Senator COONEY(5.42) —The report by the Senate Standing Committee on Constitutional and Legal Affairs entitled `The Role of Parliament in Relation to the National Companies Scheme' has received general approbation throughout the community-and so it should. It deals with a matter about which something now has to be done, that is, the growth of worldwide business, if you like, which is mainly dealt with by companies. It also deals with the exchange of securities, which again is becoming worldwide. There is more and more pressure for a central scheme to operate and for it to be controlled by one body. The report recommends that the body be the Commonwealth Parliament. It may reasonably be said that that is the majority opinion.

Senator Hill needs to be congratulated because he was the one, I think, who suggested that the matter be referred from the Senate to the Committee. While I am in the field of congratulations, I congratulate Senator Bolkus, who has now assumed the chairmanship of the Committee, taking over from Senator Tate, who filled the chair most splendidly. I am sure that Senator Bolkus will follow in that line. Looking across at Senator Puplick I say that, although Senator Hill and Senator Bolkus have both given great service to this report and to the Senate, they were during a considerable amount of the time that was spent on this report doing their duty before the United Nations. Looking at the record on this reference, the two people who stood like rocks and brought their considerable minds to bear on the whole matter were Senator Puplick and me.

A paper by the Hon. James Kennan, the Attorney-General of Victoria who was the Chairman of the Ministerial Council for the Companies and Securities Commission for a significant period and who generously gave evidence before the Committee, is included in the report. It should be said that the Ministerial Council has served company schemes throughout Australia well.
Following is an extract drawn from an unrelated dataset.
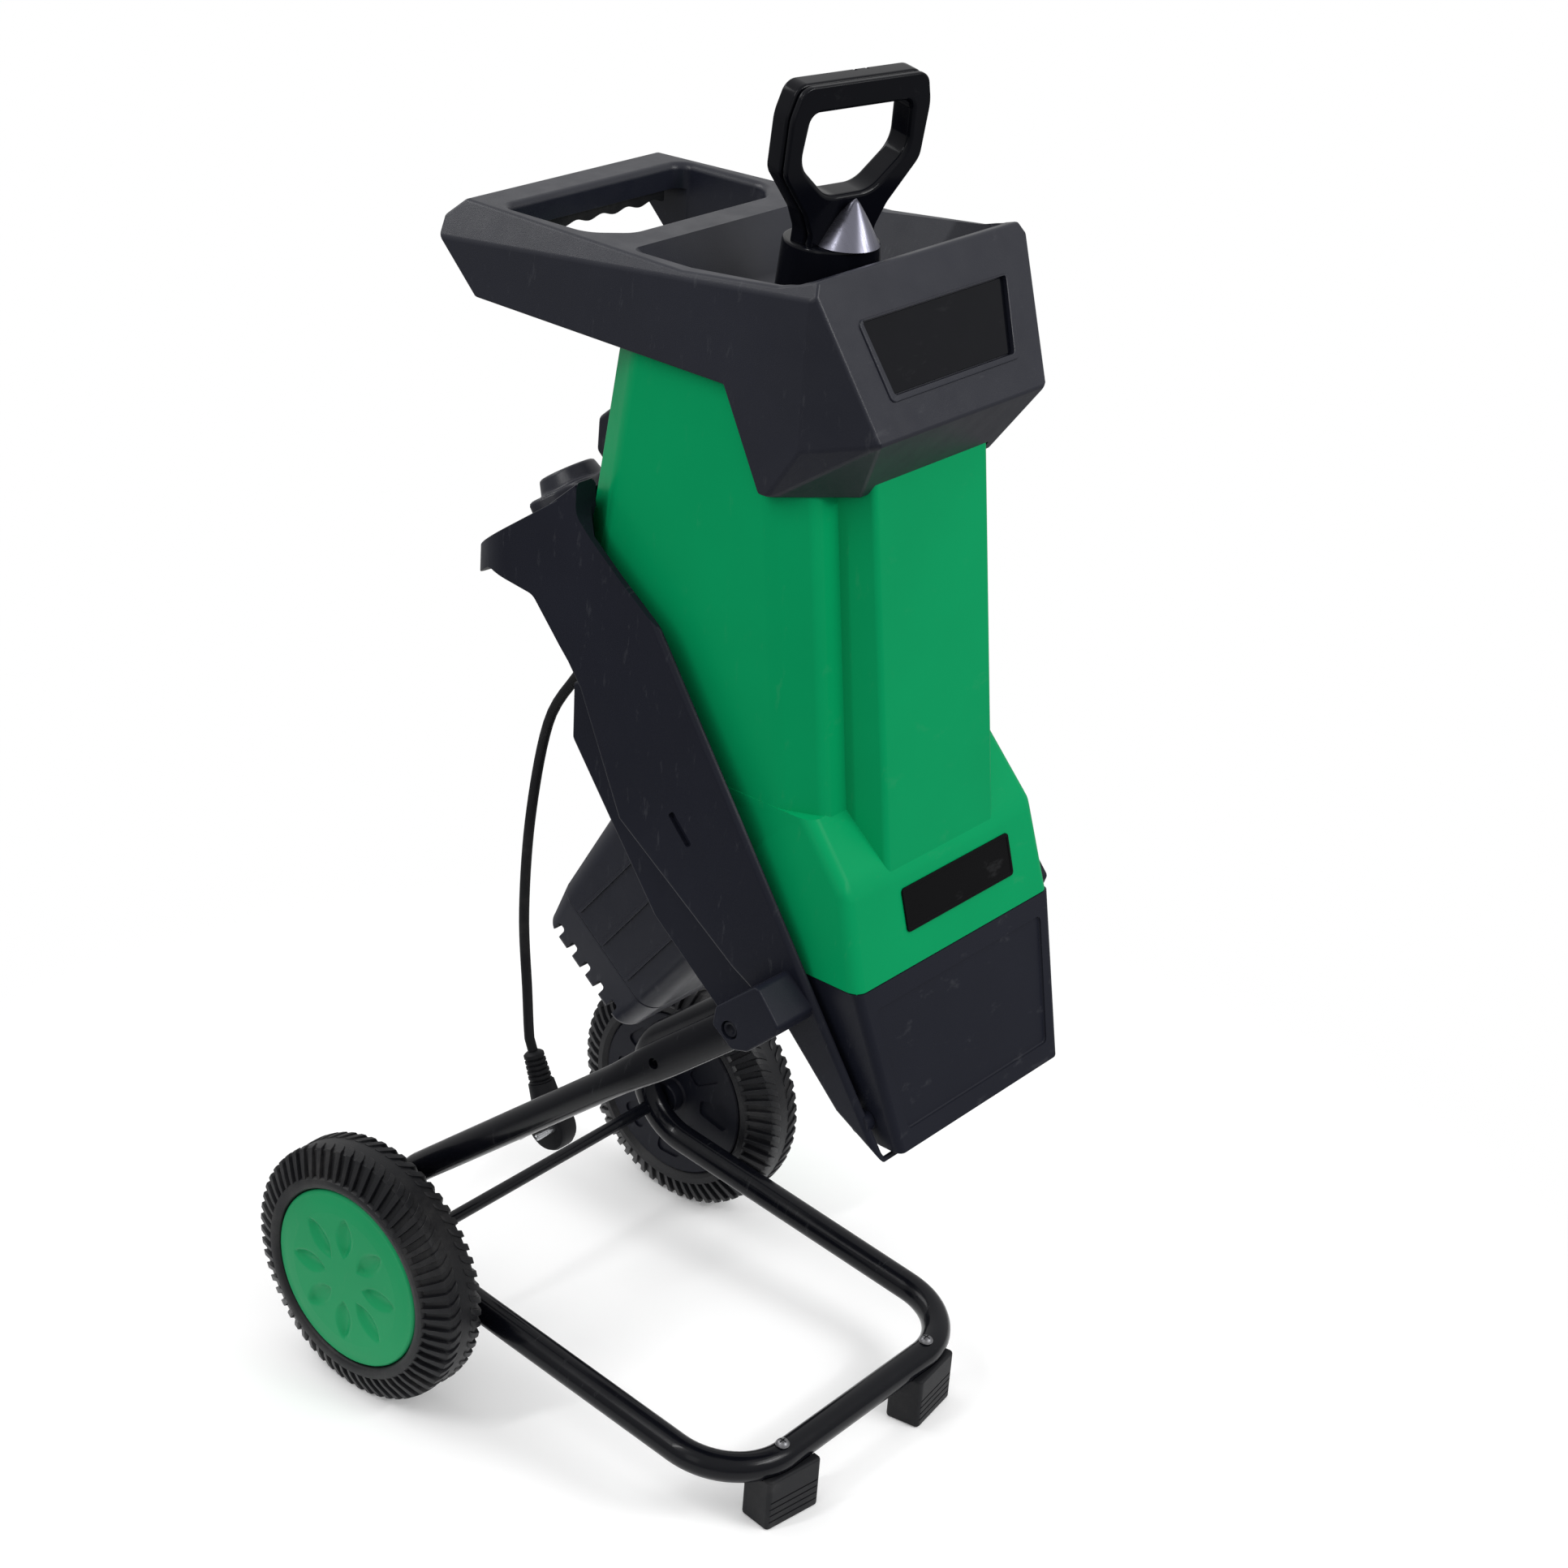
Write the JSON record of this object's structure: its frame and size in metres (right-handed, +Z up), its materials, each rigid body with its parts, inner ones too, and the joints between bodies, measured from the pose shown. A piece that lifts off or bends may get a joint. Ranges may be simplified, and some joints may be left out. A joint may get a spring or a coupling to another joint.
{
  "type": "electric wood chipper",
  "caption": "Electric garden chipper: green hopper with a black collar and plunger, slanted black motor base, and a bent tube stand with wheels and rubber feet.",
  "frame": {"origin": "on the floor under the middle of the machine's bounding box", "axes": "+Z up, -Y the front where the chips come out, wheels at +Y, +X the user's right when facing the front from behind"},
  "size_m": [0.4108, 0.4965, 0.9984],
  "materials": {
    "green_plastic": "satin",
    "black_plastic": "satin",
    "gloss_black": "gloss",
    "gloss_black_plastic": "gloss",
    "tyre_rubber": "matte",
    "rubber": "matte",
    "steel": "satin",
    "dark_steel": "satin",
    "satin_grey": "satin",
    "copper": "satin",
    "carbon": "matte",
    "red_plastic": "gloss",
    "fan_plastic": "matte"
  },
  "bodies": {
    "base": {"base_housing": "black_plastic", "motor_shell": "black_plastic", "motor_end_cap": "black_plastic", "stator": "dark_steel", "bearing_upper": "steel", "bearing_lower": "steel", "brush_left": "carbon", "brush_right": "carbon", "switch_box": "black_plastic", "cord_gland": "rubber", "cord": "rubber", "plug_strain_relief": "rubber", "plug": "rubber", "stand_tube": "gloss_black", "axle": "dark_steel", "foot_left": "rubber", "foot_right": "rubber", "foot_screw_left": "dark_steel", "foot_screw_right": "dark_steel", "leg_bolt_left": "gloss_black", "leg_bolt_right": "gloss_black", "hinge_pin_left": "steel", "hinge_pin_right": "steel"},
    "hopper": {"hopper_housing": "green_plastic", "hopper_collar": "black_plastic", "collar_panel": "gloss_black_plastic", "handle_grip": "rubber", "feed_chute": "black_plastic", "label_plate": "black_plastic", "discharge_box": "black_plastic", "hopper_latch": "black_plastic", "latch_lug": "steel"},
    "plunger": {"plunger_body": "black_plastic", "plunger_handle": "gloss_black_plastic", "plunger_cone": "satin_grey"},
    "lock": {"lock_knob": "black_plastic", "lock_stud": "steel"},
    "rotor": {"rotor_shaft": "steel", "armature_core": "dark_steel", "commutator": "copper", "cooling_fan": "fan_plastic", "blade_disc": "steel", "blade_a": "steel", "blade_b": "steel", "blade_screw_a1": "dark_steel", "blade_screw_a2": "dark_steel", "blade_screw_b1": "dark_steel", "blade_screw_b2": "dark_steel", "disc_nut": "steel"},
    "wheel_l": {"tyre_left": "tyre_rubber", "rim_left": "black_plastic", "hubcap_left": "green_plastic"},
    "wheel_r": {"tyre_right": "tyre_rubber", "rim_right": "black_plastic", "hubcap_right": "green_plastic"},
    "start_key": {"start_button": "green_plastic"},
    "stop_key": {"stop_button": "red_plastic"},
    "reset_key": {"reset_button": "black_plastic"}
  },
  "joints": [
    {"name": "wheel_left_spin", "type": "hinge", "parent": "base", "child": "wheel_l", "pos_m": [-0.18, 0.152, 0.1], "axis": [1, 0, 0], "continuous": true},
    {"name": "wheel_right_spin", "type": "hinge", "parent": "base", "child": "wheel_r", "pos_m": [0.18, 0.152, 0.1], "axis": [1, 0, 0], "continuous": true},
    {"name": "hopper_tip", "type": "hinge", "parent": "base", "child": "hopper", "pos_m": [0, -0.217, 0.356], "axis": [1, 0, 0], "range_deg": [0, 55]},
    {"name": "plunger_slide", "type": "slide", "parent": "hopper", "child": "plunger", "axis": [0, 0, 1], "range_m": [0, 0.36]},
    {"name": "lock_turn", "type": "hinge", "parent": "base", "child": "lock", "pos_m": [0, 0.1355, 0.6526], "axis": [0, 0.5858, 0.8105], "continuous": true},
    {"name": "rotor_spin", "type": "hinge", "parent": "base", "child": "rotor", "pos_m": [0, -0.016, 0.44], "axis": [0, -0.6157, 0.788], "continuous": true},
    {"name": "start_press", "type": "slide", "parent": "base", "child": "start_key", "axis": [0, -1, 0], "range_m": [0, 0.004], "stiffness_N_per_m": 400},
    {"name": "stop_press", "type": "slide", "parent": "base", "child": "stop_key", "axis": [0, -1, 0], "range_m": [0, 0.004], "stiffness_N_per_m": 400},
    {"name": "reset_press", "type": "slide", "parent": "base", "child": "reset_key", "axis": [0, -1, 0], "range_m": [0, 0.004], "stiffness_N_per_m": 400}
  ]
}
It has been-I hope this is how it will be considered in future times-a very necessary step towards the goal which I hope will be attained following this report of having a national scheme set up and legislated for through this Parliament. I want to set down the Committee's enthusiasm-I think this would be the feeling of all Committee members-for the fact that the Ministerial Council stepped in at a time when company regulations and the regulation of securities were very much in need of a national body. The Ministerial Council performed that function on a co-operative basis. Although it filled that role very well, its time has now perhaps gone. As I say, I hope that new legislation will be put through this Parliament to set up a national scheme. It is sure to get the co-operation of everybody here. Australia would then take its place in the world of security exchanges by bodies which operate more and more on an international basis rather than on a national basis. The stock exchange is the prime example of that. I join Senator Hill in thanking the staff of the Committee and commend the report to the Senate.